The following articles and opinion pieces appeared shortly before or after the Berlin meeting of the parties to the convention, March 28-April 7, which was summarized in last month's Global Climate Change Digest News. The articles that preceded the meeting contain still relevant background information.(See also PROF. PUBS./GEN. INTEREST/COMMENTARY, this Digest issue--June 1995.)

"Expectations Sink for First Meeting of Parties to Climate Treaty," P.S. Zurer, Chem. Eng. News, pp. 27-30, Mar. 13. An extensive and thorough analysis of the state of political and scientific concerns surrounding the convention.

"Getting Warmer: Looking for a Way out of the Climate Impasse," C. Flavin, O. Tunali, World Watch, pp. 10-19, Mar.-Apr. (Worldwatch Inst., 1776 Mass. Ave. NW, Washington DC 20036). Analyzes the current lack of momentum on the climate convention, and important circumstances in different parts of the world.

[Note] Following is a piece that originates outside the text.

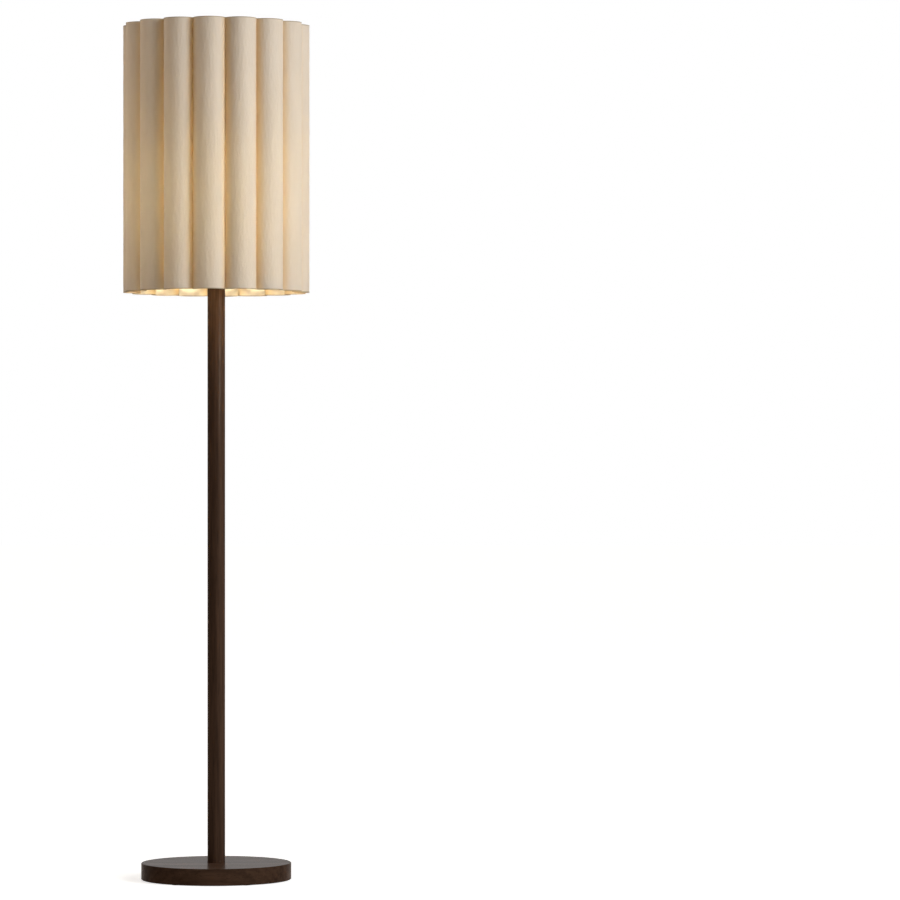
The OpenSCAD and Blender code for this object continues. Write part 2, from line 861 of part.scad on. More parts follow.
module bulb_insulator() {
    color("#1c1c1d")
        translate([0, 0, bulb_z0 + tip_h])
            cylinder(d1 = bulb_contact_d + bulb_contact_step, d2 = insulator_top_d, h = insulator_h);
}

module bulb_cap() {
    color("#b8b6b0")
        difference() {
            bevelled_disc(bulb_cap_d, bulb_cap_z0, bulb_cap_z1, 0.6);
            rod(bulb_cap_d - 2 * bulb_cap_t, bulb_cap_z0 + bulb_cap_t, bulb_cap_z1 + cut);
        }
}

// Radius of the bulb at height z: straight inside the cap, then half a cosine wave up to the widest
bulb_neck_d = bulb_cap_d - 2 * bulb_cap_t - 2 * fit_gap;
bulb_globe_z = bulb_top_z - bulb_d / 2;
bulb_skirt_z = bulb_cap_z1 - 3;
function bulb_wave(z) = (1 - cos(180 * (z - bulb_cap_z1) / (bulb_globe_z - bulb_cap_z1))) / 2;
function bulb_r(z) = bulb_neck_d / 2
    + (z < bulb_cap_z1 ? 0 : (bulb_d - bulb_neck_d) / 2 * bulb_wave(z));

// Heights at which the outlines of the bulb's body and of the dome's foot have a point
body_steps = 10;
dome_steps = 4;
body_line = concat(
    [bulb_skirt_z],
    [for (i = [0 : body_steps]) bulb_cap_z1 + (bulb_joint_z - bulb_cap_z1) * i / body_steps]
);
dome_line = [for (i = [0 : dome_steps - 1])
    bulb_joint_z + (bulb_globe_z - bulb_joint_z) * i / dome_steps];

// Lower half of the bulb, a hollow white body that carries the board
module bulb_body() {
    color("#e8e6e0")
        rotate_extrude()
            polygon(concat(
                [for (z = body_line) [bulb_r(z), z]],
                [for (i = [len(body_line) - 1 : -1 : 0]) [bulb_r(body_line[i]) - bulb_t, body_line[i]]]
            ));
}

// Upper half of the bulb: the last of the swell, and a half sphere
module bulb_dome() {
    globe_r = bulb_d / 2;
    inner_r = globe_r - bulb_t;
    step = 7.5;
    color("#fff3d8")
        rotate_extrude()
            polygon(concat(
                [for (z = dome_line) [bulb_r(z), z]],
                [for (a = [0 : step : 90]) [globe_r * cos(a), bulb_globe_z + globe_r * sin(a)]],
                [for (a = [90 : -step : 0]) [inner_r * cos(a), bulb_globe_z + inner_r * sin(a)]],
                [for (i = [dome_steps - 1 : -1 : 0]) [bulb_r(dome_line[i]) - bulb_t, dome_line[i]]]
            ));
}

// Round board with eight small light sources, held in the mouth of the bulb's body
module led_board() {
    board_z1 = bulb_joint_z;
    board_r = bulb_r(board_z1 - board_t) - bulb_t - fit_gap;
    led_w = 2.8;
    led_t = 0.7;
    color("#f2f0e6")
        union() {
            rod(2 * board_r, board_z1 - board_t, board_z1);
            around(8, board_r * 0.65, 0)
                translate([-led_w / 2, -led_w / 2, board_z1 - led_t])
                    cube([led_w, led_w, 2 * led_t]);
        }
}

// Upright board with the driver's parts, between the insulator and the board with the lights
module bulb_driver() {
    driver_w = bulb_neck_d - 2 * bulb_t - 2 * driver_air;
    driver_z0 = bulb_cap_z0 + bulb_cap_t;
    driver_z1 = bulb_joint_z - board_t;
    color("#2f5b3a")
        union() {
            translate([-driver_w / 2, -driver_t / 2, driver_z0])
                cube([driver_w, driver_t, driver_z1 - driver_z0]);
            translate([0, can_d / 2, driver_z0 + can_z])
                cylinder(d = can_d, h = can_h);
            translate([-coil_size.x / 2, -coil_size.y, driver_z0 + coil_z])
                cube(coil_size);
        }
}

// Wire loop: up one leg, out, along the tall side, over the crown and down the other way
module harp_wire() {
    half = [
        [leg_straight, leg_bend_r, leg_bend_a],
        [slant_l, leg_bend_r, -leg_bend_a],
        [side_z1 - side_z0, crown_r, -90]
    ];
    line = route([saddle_w / 2, leg_z0], 0, half);
    back = [for (i = [len(line) - 1 : -1 : 0]) [-line[i].x, line[i].y]];
    color("#c9a24a")
        wire_along(concat(line, back), harp_wire_d, 12);
}

// Shoulder pressed around the top of the wire, with the stud that the finial screws onto
module harp_stud() {
    color("#c9a24a")
        difference() {
            union() {
                rod(shoulder_d, shoulder_z - shoulder_t, shoulder_z);
                rod(stud_d, shoulder_z - shoulder_t, shoulder_z + stud_h);
            }
            translate([-shoulder_d, 0, harp_top_z])
                rotate([0, 90, 0])
                    cylinder(d = harp_wire_d + 2 * fit_gap, h = 2 * shoulder_d);
        }
}

// Sleeve that locks one leg of the harp onto its pin
module harp_sleeve(side) {
    color("#c9a24a")
        translate([side * saddle_w / 2, 0, 0])
            tube(sleeve_d, harp_wire_d + 2 * run_gap, sleeve_z0, sleeve_z0 + sleeve_l);
}

module left_sleeve() {
    harp_sleeve(-1);
}

module right_sleeve() {
    harp_sleeve(1);
}

// Turned knob with a ball on a waisted foot, and a blind threaded bore
module finial() {
    foot_d = stud_d + 2 * finial_foot_wall;
    waist_d = stud_d + 2 * finial_waist_wall;
    ball_z = finial_z0 + finial_h - finial_d / 2;
    color("#c9a24a")
        difference() {
            union() {
                bevelled_disc(foot_d, finial_z0, finial_z0 + finial_foot_t, finial_bevel);
                rod(waist_d, finial_z0, ball_z);
                translate([0, 0, ball_z])
                    sphere(d = finial_d);
            }
            rod(stud_d + 2 * run_gap, finial_z0 - cut, shoulder_z + stud_h + finial_bore_air);
        }
}

// Washer on the harp's shoulder, with arms that run out and turn up to the top ring
module spider() {
    arm_end_z = top_ring_z - ring_wire_d / 2 - weld_gap;
    color("#d8d4c8")
        difference() {
            union() {
                rod(spider_washer_d, shoulder_z, washer_z1);
                around(arms_n, 0, 90)
                    spider_arm(arm_end_z);
            }
            rod(spider_hole_d, shoulder_z - cut, washer_z1 + ring_wire_d);
        }
}

// One arm, along +X, welded onto the washer with its foot sunk a little
module spider_arm(arm_end_z) {
    arm_x0 = spider_washer_d / 2 - arm_lap;
    arm_axis_z = washer_z1 + ring_wire_d / 2 - arm_sink;
    bend_z = arm_axis_z + arm_bend_r;
    translate([arm_x0, 0, arm_axis_z])
        rotate([0, 90, 0])
            cylinder(d = ring_wire_d, h = ring_r - arm_bend_r - arm_x0);
    translate([ring_r, 0, bend_z])
        mirror([1, 0, 0])
            mirror([0, 0, 1])
                wire_bend(ring_wire_d, arm_bend_r, 90);
    translate([ring_r, 0, 0])
        rod(ring_wire_d, bend_z, arm_end_z);
}

// A ring of wire around the axis at height z
module wire_ring(z) {
    color("#d8d4c8")
        translate([0, 0, z])
            rotate_extrude()
                translate([ring_r, 0])
                    circle(d = ring_wire_d);
}

module top_ring() {
    wire_ring(top_ring_z);
}

module bottom_ring() {
    wire_ring(bottom_ring_z);
}

// One flute: the outer part of a round tube, cut off at the middle of the two valleys beside it
module flute(i) {
    far = 2 * crest_r;
    near = flute_x0;
    color("#dccfb8")
        rotate([0, 0, -90 + i * 2 * half_a])
            translate([0, 0, shade_z0])
                linear_extrude(shade_h)
                    intersection() {
                        difference() {
                            translate([arc_c, 0])
                                circle(r = arc_r);
                            translate([arc_c, 0])
                                circle(r = arc_in_r);
                        }
                        polygon([
                            [near, -near * tan(half_a)],
                            [far, -far * tan(half_a)],
                            [far, far * tan(half_a)],
                            [near, near * tan(half_a)]
                        ]);
                    }
}

base_disc();
felt_feet();
base_weight();
base_cover();
cover_screws();
cord_gland();
gland_nut();
terminal_block();
terminal_tubes();
terminal_screws();
block_screw();
internal_lead();
lamp_pipe();
bottom_washer();
bottom_nut();
pole();
pole_cap();
harp_saddle();
top_nut();
holder_cap();
holder_shell();
shell_liner();
holder_body();
screw_shell();
centre_contact();
switch_shaft();
switch_knob();
bulb_cap();
bulb_insulator();
bulb_contact();
bulb_body();
bulb_driver();
led_board();
bulb_dome();
harp_wire();
harp_stud();
left_sleeve();
right_sleeve();
finial();
spider();
top_ring();
bottom_ring();
for (i = [0 : flutes_n - 1])
    flute(i);
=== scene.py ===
# %% [markdown]
# # A wooden floor lamp with a fluted drum shade
# The lamp is a round walnut pole on a turned walnut base. A brass harp on the lamp holder carries a
# tall shade of sixteen half-round flutes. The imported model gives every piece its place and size, and
# this lesson adds what a drawing of sizes can't hold: creased sheet, grain, threads, felt, brass and
# light. All lengths are metres, +Z is up, and the front of the lamp looks along -Y.

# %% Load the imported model
import json
import math

import bmesh
import bpy
import numpy as np
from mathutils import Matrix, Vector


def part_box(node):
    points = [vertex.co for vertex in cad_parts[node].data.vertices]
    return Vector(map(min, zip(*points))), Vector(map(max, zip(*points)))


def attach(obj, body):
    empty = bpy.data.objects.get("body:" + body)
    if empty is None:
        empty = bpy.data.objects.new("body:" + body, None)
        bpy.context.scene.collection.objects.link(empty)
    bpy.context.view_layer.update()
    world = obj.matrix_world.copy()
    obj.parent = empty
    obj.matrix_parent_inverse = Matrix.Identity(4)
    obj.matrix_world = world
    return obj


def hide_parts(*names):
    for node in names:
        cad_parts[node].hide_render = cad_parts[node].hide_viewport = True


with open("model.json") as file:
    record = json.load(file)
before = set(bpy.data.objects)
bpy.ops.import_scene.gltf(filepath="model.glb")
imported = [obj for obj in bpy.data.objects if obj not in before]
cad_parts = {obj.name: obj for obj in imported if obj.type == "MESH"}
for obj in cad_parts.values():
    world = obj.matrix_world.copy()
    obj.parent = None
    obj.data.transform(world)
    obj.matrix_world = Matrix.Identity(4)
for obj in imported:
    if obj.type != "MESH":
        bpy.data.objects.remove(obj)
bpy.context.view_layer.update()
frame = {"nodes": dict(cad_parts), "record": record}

NODES = frame["nodes"]
SLOT_OF = {part["node"]: part["material_slot"] for part in frame["record"]["subparts"]}
MM = 0.001
TURN = 2 * math.pi

# %% [markdown]
# ## Camera
# The photograph was taken from far away with a long lens, level with the middle of the lamp: the pole's
# sides stay parallel and only a sliver of the base's top shows. The lamp stands at the left of the
# frame. The camera is turned a little to its right, which puts the lamp there without a sideways lens
# shift. Distance and eye height came from how flat the two rims and the base look in the photograph.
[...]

Recommendations include financial penalties for countries that fail to meet year-2000 commitments, an international auditing mechanism, and a large venture fund for renewable energy projects.

"Time To Curb Immortal Gases," L. Cook, Chem. & Industry, p. 204, Mar. 6. Treaty members should consider control of fully fluorinated hydrocarbons, greenhouse gases that are produced by industrial processes and remain in the atmosphere indefinitely.

"Climate Treaty Heads for Trouble," F. Pearce, New Scientist, p. 4, Mar. 18. Of the top ten emitters of CO2, only Russia, Germany and Britain are expected to meet the stabilization target set for industrialized nations.

"Fiddling While Earth Warms," F. Pearce, ibid., pp. 14-15, Mar. 25. Analyzes factors responsible for the current greenhouse "backlash": most industrial nations will miss their targets, they are under pressure to reject further restrictions, and the IPCC science advisory body is under attack for alleged bias. One factor is "greenhouse fatigue" in the popular press, leading journalists to emphasize views contrary to the conventional wisdom.

"Climate Summit: Slippery Slopes Ahead," R. Monastersky, Science News, p. 183, Mar. 25. The U.S. and other countries will probably oppose setting strict emission limits at the Berlin meeting, reflecting the widespread disagreement both within the U.S. and throughout the world on how to address the greenhouse problem.

"Results of Climate Conference Draw Fire," P. Zurer, Chem. Eng. News, p. 7, Apr. 17. The disappointed parties include environmental groups, who wanted a specific protocol immediately, and industry representatives and the U.S. delegation, who lobbied against any change in the agreement without concessions from developing countries.

"The Costa del Carbon Dioxide," F. Pearce, New Scientist, pp. 14-15, May 6. An obscure deal brokered by the European Union will allow Spain to increase its carbon dioxide emissions by up to a quarter this decade.

"International Carbon Dioxide Trading Proposed by UN Agency," M. Burke, Environ. Sci. & Technol., p. 208A, May. A pilot scheme proposed in a February report from the U.N. Conference on Trade and Development (UNCTAD) would include the U.S., the European Union, Japan and a few developing countries in a "liquid and viable" market worth more than $8 billion a year.

"The Berlin Climate Change Summit: Implications for International Environmental Law," S. Dunn, Intl. Environ. Rptr., pp. 439-444, May 31. A feature analysis discussing the significance of the summit, with a brief history and political context. Examines the key decisions and implications for the future of the convention. While falling short in certain respects, the conference offers promise for the future of the convention, and set a milestone in opening dialogue between North and South and between economic and environmental interests.

"[U.S. Senator] Wirth Questioned About U.S. Commitments to Cut Greenhouse Gas Emissions After 2000," ibid., p. 407. Wirth testified that the U.S. was successful in achieving its objectives at Berlin. Rep. Dan Schaefer expressed concern that emission reduction commitments for the industrial countries could put them at a competitive disadvantage with developing countries.